Google wanted the FTC to take Google’s side and read from Google’s talking points about the settlement, which the FTC effectively did, in a formal statement from Ramirez, two days after the Shelton email. “Contrary to recent press reports, the Commission’s decision on the search allegations was in accord with the recommendations of the FTC’s Bureau of Competition, Bureau of Economics, and Office of General Counsel.” This mirrors precisely what Shelton wanted the FTC to say.
A separate public FOIA document series shows that Facebook CEO Mark Zuckerberg was initially named in a draft 2011 consent decree with the FTC over privacy violations. You can see the track changes where Zuckerberg’s name and all references to him were crossed out. Zuckerberg came up again in the recent $5 billion settlement with Facebook over violations of that 2011 consent decree; the FTC admitted they took more money from Facebook to keep Zuckerberg from testifying in the case. If Zuckerberg had been named in the 2011 consent decree, such an arrangement would have been nearly impossible. Perhaps Zuckerberg’s personal exposure would have kept Facebook on a cleaner path; clearly the company is desperate—and willing to pay a fortune—to protect its founder and CEO.

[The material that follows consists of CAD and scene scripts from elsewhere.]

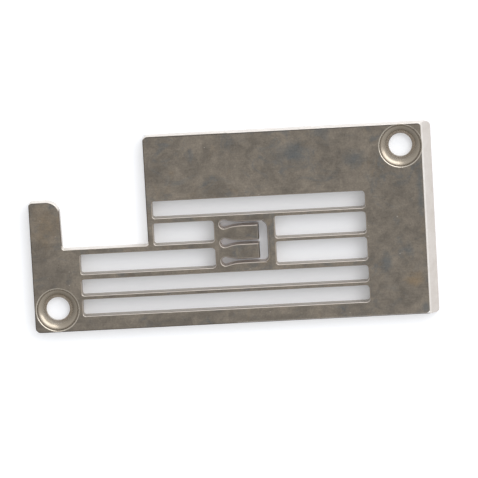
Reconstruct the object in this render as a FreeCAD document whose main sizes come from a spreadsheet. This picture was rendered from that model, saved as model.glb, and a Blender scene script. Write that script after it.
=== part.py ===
import FreeCAD, Part
import math
import os
import Sketcher

# Needle plate of a three-needle sewing machine: one flat piece of ground steel. It lies under the
# needles and is held down by two countersunk screws. Feed dogs rise through its seven long slots.
# The needles fall through three keyhole slots, and the two tongues between these hold the stitches.
# All sizes are in millimetres. The sketches start at the plate's front left corner, with X along
# the plate, Y towards its back edge and Z up from its underside.

doc = FreeCAD.newDocument("NeedlePlate")
sheet = doc.addObject("Spreadsheet::Sheet", "Sizes")

# Sizes that can each be set by themselves
DRIVING_SIZES = (
    ("plate_length", 69.1, "left edge to the foot of the bevelled right edge"),
    ("plate_width", 32.95, "front edge to the back edge of the wide block"),
    ("thickness", 2.5, "the same all over"),
    ("edge_break", 0.19, "rounding along the top of the outline and of the feed slots"),
    ("tongue_edge_break", 0.27, "larger rounding where the thread runs, round the needle slots"),
    ("bevel_run", 1.6, "plan width of the bevelled right edge"),
    ("bevel_land", 0.4, "upright band left under the bevel"),
    ("bevel_front_corner", 0.6, "rounding of the bevel's front corner"),
    ("bevel_back_corner", 0.95, "rounding of the bevel's back corner"),
    ("outer_corner", 0.9, "rounding of the two left corners of the plate"),
    ("arm_width", 5.36, "locating arm, where it leaves the plate"),
    ("arm_tip_width", 5.19, "locating arm at its tip"),
    ("arm_length", 8.35, "floor of the open notch to the tip of the arm"),
    ("arm_outer_corner", 0.65, "tip of the arm, on the plate's left edge"),
    ("arm_inner_corner", 2.2, "tip of the arm, on the side of the notch"),
    ("notch_corner", 0.35, "inner corners of the open notch"),
    ("block_left", 20.08, "left edge of the plate to the wide block"),
    ("front_bar", 2.6, "steel in front of the feed slots"),
    ("slot_5_width", 2.82, "frontmost feed slot"),
    ("bar_5_4", 0.7, "thin bar between feed slots 5 and 4"),
    ("slot_4_width", 2.77, "second feed slot from the front"),
    ("bar_4_3", 0.93, "thin bar between feed slots 4 and 3"),
    ("middle_bar_left", 1.02, "bar left of the needle slots"),
    ("middle_drop_left", 0.28, "middle of that bar, in front of the middle needle"),
    ("middle_bar_right", 0.66, "bar right of the needle slots"),
    ("middle_rise_right", 0.1, "middle of that bar, behind the middle needle"),
    ("bar_2_1_left", 0.91, "thin bar between feed slots 2 and 1, left"),
    ("bar_2_1_right", 0.67, "thin bar between feed slots 2 and 1, right"),
    ("slot_1_width", 2.89, "rearmost feed slot"),
    ("side_bar", 1.02, "steel left of feed slots 1 and 2"),
    ("right_land", 10.14, "steel from the feed slots to the bevel"),
    ("slot_left_corner", 0.4, "corners at the left ends of the feed slots"),
    ("slot_right_corner", 0.55, "corners at the right ends of the feed slots"),
    ("needle_x", 33.14, "left edge of the plate to the needles"),
    ("needle_pitch", 3.2, "from needle to needle, a gauge of 6.4 over three"),
    ("needle_hole_radius", 0.72, "round end of each keyhole, where the needle falls"),
    ("keyhole_slot_width", 0.58, "narrow part of each keyhole"),
    ("keyhole_flare", 8.0, "radius that widens the narrow part into the round end"),
    ("tongue_length", 5.86, "needles to the free ends of the two tongues"),
    ("cross_slot_width", 1.45, "slot across the free ends of the tongues"),
    ("cross_back_corner", 1.25, "back right corner of the cross slot"),
    ("cross_front_corner", 0.9, "front right corner of the cross slot"),
    ("frame_left", 1.0, "steel between the keyholes and the feed slots on their left"),
    ("frame_right", 1.39, "steel between the cross slot and the feed slots on its right"),
    ("frame_front", 1.18, "steel between the front keyhole and feed slot 4"),
    ("frame_back", 0.9, "steel between the back keyhole and feed slot 1"),
    ("screw_radius", 2.0, "bore for the shank of a screw"),
    ("sink_width", 0.5, "plan width of the straight countersink above the bore"),
    ("sink_slope", 45.0, "slope of the countersink in degrees"),
    ("seat_crown", 2.2, "radius that rounds the countersink over to the step"),
    ("seat_radius", 3.5, "round step that takes the head of the screw"),
    ("seat_step", 0.5, "depth of that step"),
    ("lip_radius", 0.3, "rounding of the step's rim"),
    ("lip_depth", 0.29, "depth of that rounding, which ends just short of level"),
    ("seat_side_wall", 0.46, "steel between the left seat and the left edge"),
    ("seat_edge_wall", 0.37, "steel between each seat and the front or back edge"),
    ("seat_bevel_wall", 0.12, "steel between the right seat and the bevel"),
    ("seat_slot_wall", 0.87, "steel between the left seat and the feed slots"),
)

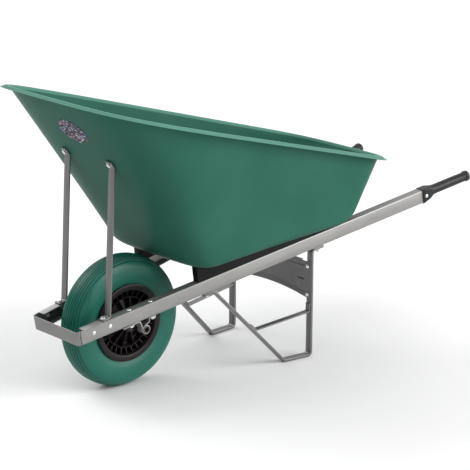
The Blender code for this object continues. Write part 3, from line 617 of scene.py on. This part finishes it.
def build_axle():
    place = Matrix.Translation(AXLE)
    bore, end, c = 0.0085, AXLE_HALF_LEN, 0.0006
    profile = [(-end + c, bore), (end - c, bore), (end, bore + c), (end, AXLE_R - c), (end - c, AXLE_R),
               (-end + c, AXLE_R), (-end, AXLE_R - c), (-end, bore + c)]
    settle(new_mesh("axle_fine", *lathe(profile, 64), BAR_STEEL_WITH_PAINTED_SHADE, place), "axle_tube")
    for _, label in SIDES:
        inner, outer = (corner.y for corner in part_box("axle_spacer_" + label))
        profile = [(inner + c, AXLE_R + GAP), (outer - c, AXLE_R + GAP), (outer, AXLE_R + GAP + c),
                   (outer, SPACER_R - c), (outer - c, SPACER_R), (inner + c, SPACER_R), (inner, SPACER_R - c),
                   (inner, AXLE_R + GAP + c)]
        settle(new_mesh("spacer_fine_" + label, *lathe(profile, 64), RIM_BLACK, place), "axle_spacer_" + label)


# ---------------------------------------------------------------- frame

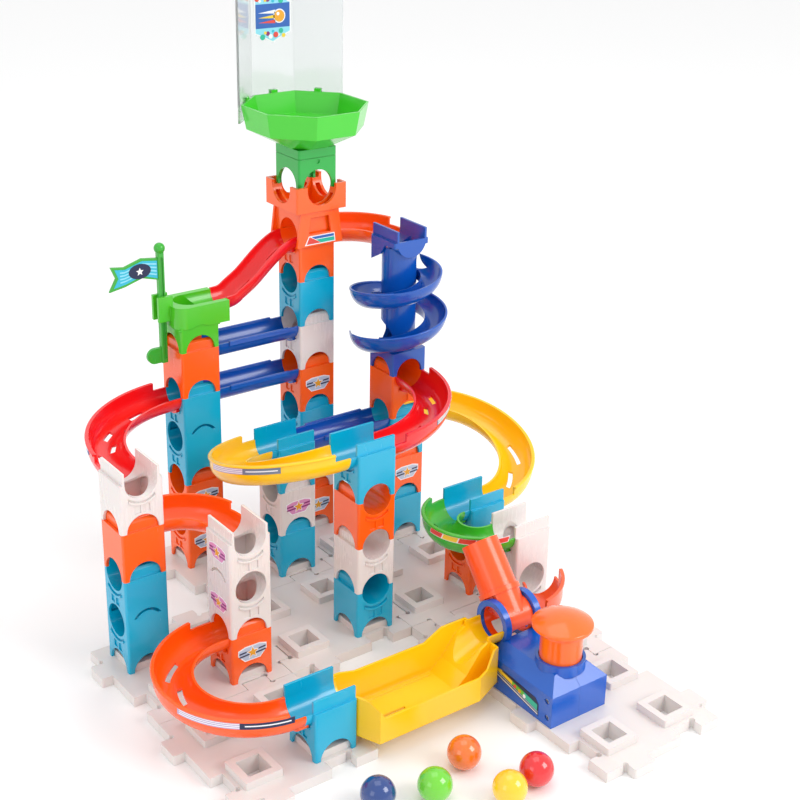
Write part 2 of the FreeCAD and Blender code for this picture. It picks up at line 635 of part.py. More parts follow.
def collecting_tray():
    """Wide low tray that gathers marbles from the last connector beside the launcher."""
    wall = TROUGH_WALL
    bottom, front_top = PLATE_T + TRAY_RISE, PLATE_T + TRAY_FRONT_H
    back_top, peak = PLATE_T + TRAY_BACK_H, PLATE_T + TRAY_PEAK_H
    mouth = cell(1, -3) + V(HALF, 0, 0)
    ring = cell(4, -3) + V(-HALF, 0, 0)
    axis_in, axis_out = level(1), level(1) + LAUNCH_RISE
    right, back = ring.x - 10, mouth.y + 0.31 * PITCH
    front, shoulder = mouth.y - 0.6 * PITCH, mouth.y - 0.4 * PITCH
    slant, left_in = right - 0.45 * PITCH, mouth.x + 0.14 * PITCH

    outline = [(mouth.x, back), (right, back), (right, shoulder), (slant, front),
               (left_in, front), (mouth.x, mouth.y - CHANNEL_R)]
    inside = [(mouth.x + wall, back - wall), (right - wall, back - wall),
              (right - wall, shoulder + wall * 0.6), (slant - wall * 0.5, front + wall),
              (left_in + wall, front + wall), (mouth.x + wall, mouth.y - CHANNEL_R + wall)]
    body = polygon_prism(outline, bottom, peak).cut(polygon_prism(inside, bottom + wall, peak + 1))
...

The larger point is that the FTC appears in these documents as practically an adjunct of Big Tech. Staffers are in constant contact with lobbyists, accommodations are made for their interests, and advice is sought from them on how to best protect the industry from scrutiny. If you think this same agency is going to do a 180 and become a strict regulator bringing down the most powerful actors in our economy, you are far more optimistic than I.